Dead man’s Cell Phone is a strange piece, more of a nonlinear theatre lab exercise than a conventional play.   Jean (Krista M. Schwarting) is at lunch trying to have her soup when a cell phone at the next table rings and rings and without mercy.  The phone is unanswered by Gordon Gottlieb (Joshua Lowman) who we find has died.  Jean takes over jurisdiction of the phone, trying at times to tame it.  Upon capturing the device, Jean then embarks on a journey into the murky world that includes Gordon’s certifiable family twisting and turning along the way – searching for reason.  There’s a funeral scene for poor Gordon using the candy coated Rodgers and Hammerstein’s religiose “You’ll Never Walk Alone” as a hymn, a not so subtle but meaningful bit of humor.   The warm and fuzzy part of all this is that somehow Gordon’s dependent personality brother, Dwight (also played by Lowman), finds love with our guide, Jean.

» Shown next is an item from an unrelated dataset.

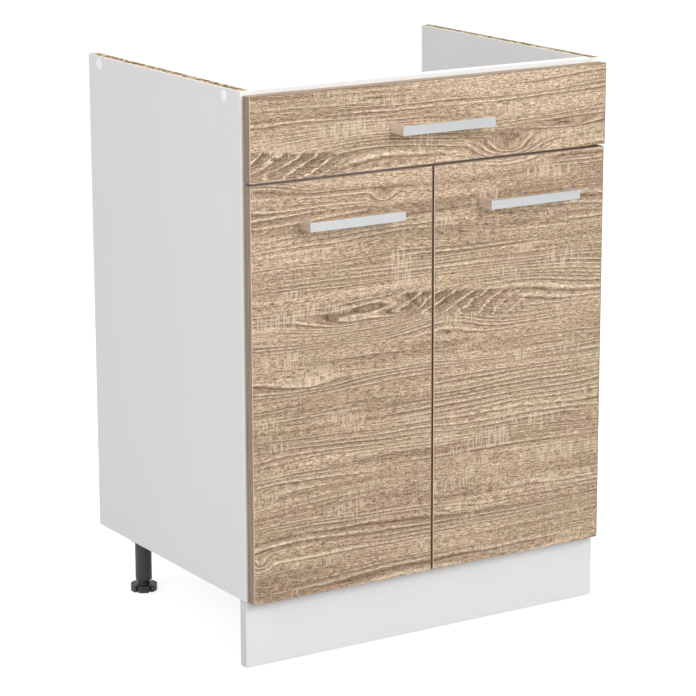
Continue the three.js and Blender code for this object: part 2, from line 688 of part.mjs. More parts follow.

The production is painfully slow paced, though the laugh lines were mostly worth the waiting.  It was somewhat difficult to absorb the scene changes that were more interludes than any need to rearrange the stage.  Margaret Hugi-Lewis’ set was both simple and complicated in scope; the wall of paper sheets was gravitating. The set seemed to dwarf the actors, protectively.

Vicki Russell as Mrs. Gottlieb  is as commanding as she is entertaining.  A favorite moment among her many is when she officiates at her son’s funeral. Actress Martha Robinson is very convincing in her character changes with the three roles of Hermia, the Other Woman, and the Stranger.  Ms. Robinson’s grating characterizations managed to get under our skin.  Joshua Lowman gave the play very different treatments of his two roles, the bothers Gottlieb, Gordon and Dwight.

It was such a pleasant treat to witness Krista M. Schwarting’s performance as Jean, our tour guide for this complicated theatre piece.  We know Ms Schwarting to be an impressive director and an experienced actress, but her work as Jean in Dead Man’s Cell Phone is quite good – among her best.  Her timing layered with her performance rhythm as well as her constant look of concern gave the show its heart. We might suggest that the phone ringing in the play is a major character therein.  We are assuming that it was Todd Sherwood who operated the cell phone rings, which began as harmless amusements then to a point where the cell phone ringing was just evil.

Sarah Ruhl’s Dead Man’s Cell Phone is not a new form of playwriting, but her work is part of the evolution of 21st century American theatre.  Dead Man’s Cell Phone will be one of your more interesting visits to Cyrano’s Theatre Company.